The early explorer Louis Hennepin is credited with being the first European to lay eyes upon the Rum. He was taken to see it during the spring of 1680, while under the captivity of a party of Dakota. He referred to it as the St. Francis river in his published journals, although obviously the name didn't stick. The current river bearing the name St. Francis River, located 12 miles west of the Rum, parallels the flow of the Rum.
The Rum River makes a sharp turn southward at Cambridge, Minnesota. During the spring floods, the Rum River forces itself through a wetland complex west of Cambridge as the sharp bend constricts the river's floodwaters. In the 1825 First Treaty of Prairie du Chien, the outlet of this natural diversion channel located near Isanti, Minnesota, known as "Choking Creek", became a treaty boundary separating the Dakota from the Ojibwe.
In Princeton, Minnesota, the Rum divides between the Main Branch and the West Branch.
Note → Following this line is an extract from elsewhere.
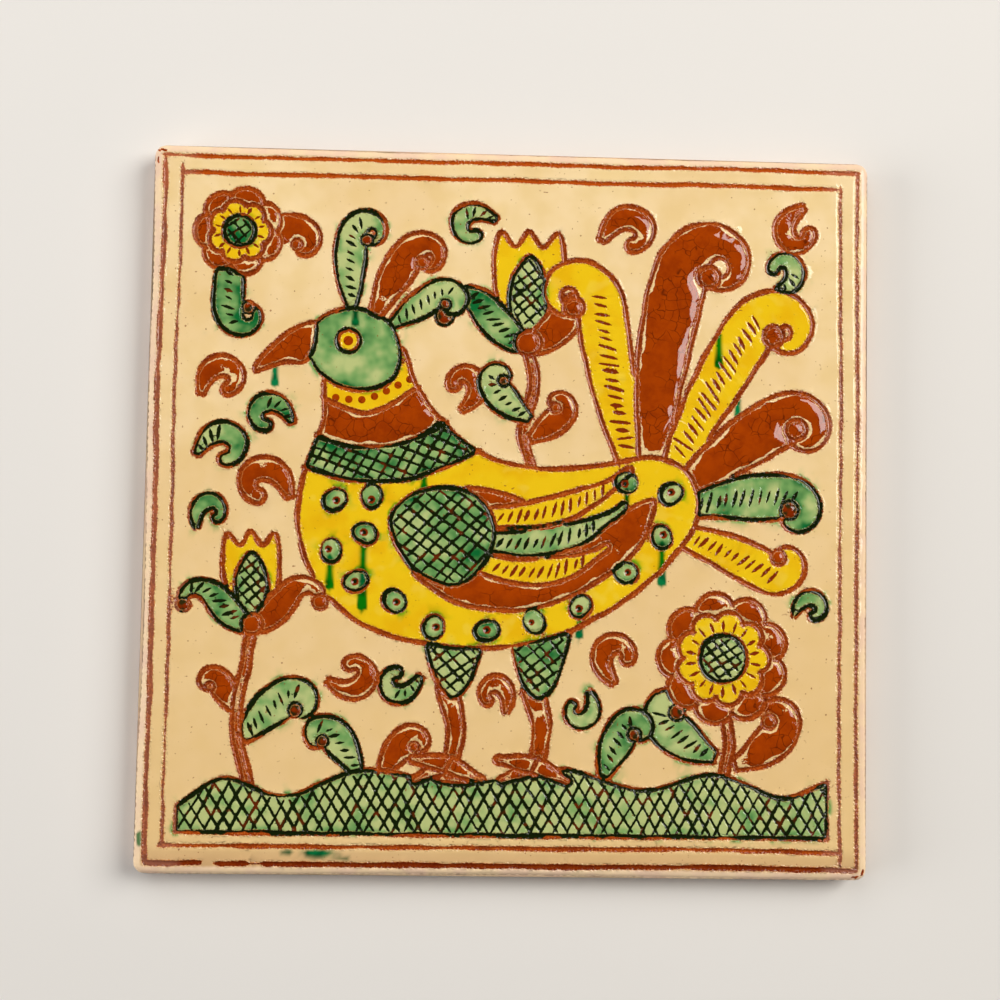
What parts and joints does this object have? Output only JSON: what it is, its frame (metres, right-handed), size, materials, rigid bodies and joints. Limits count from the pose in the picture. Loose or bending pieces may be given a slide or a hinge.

When Mille Lacs County, Minnesota was created from Benton County, Minnesota, the West Branch of the Rum served as the counties' boundary. Today, Mille Lacs County's western boundary instead follows the public land survey line.
The Dakota name for the river is Watpa waḳaŋ (Spirit(ual)/Mystic River), after Mille Lacs Lake (Mde waḳaŋ, Spirit(ual)/Mystic Lake). In 1702, d'Isle's map recorded the name of the river as Riviere des Mendeoüacanton (River of the Mdewakanton). On the "Carte représentant le Messisipi entre le 49e d. et le 42e d. ou aboutit la rivière Wisconsing lac Supérieure, lac des Illinois et lac Alemepigon" map (c. 1730), Rum River is recorded as Rivière de S. François ou des Nadouessioux (St. Francis or Sioux River). On the 1733 Henry Popple map, the Rum River is shown as R. Nendivaocanton. Upham notes that both Carver in 1766 and Pike in 1805 found the name "Rum River" in use by English-speaking fur traders. However, the 1778 Mitchell Map by John Mitchell records the river as Fiume del Lago (River of the Lake), with Samuel Mitchell reproducing the map in 1880, with the river recorded as Lake R.; Mille Lacs Lake, though, was recorded in the reproduction as Red Lake or Mustiacalsan ("Mustiacalsan" being a mis-recording of "Miſsiſacaigon"). Henry Schoolcraft in his Narratives in 1820 records the Rum River by its Ojibwe name Missisawgaiegon. By 1832, Tanner's map recorded the name of the river as Missisagaigon or Rum River. Today, two different Ojibwe names can be found for this river: one indicating the lake of its origin (Misi-zaaga'igani-ziibi, Grand Lake River) and the other reflecting the English (Ishkodewaaboo-ziibi, Fire-water River). Due to changes in the Dakota language, two slightly varying river's name appears as well: Watpa waḳaŋ representing the historically recorded name, and Wakpa waḳaŋ reflecting the current name.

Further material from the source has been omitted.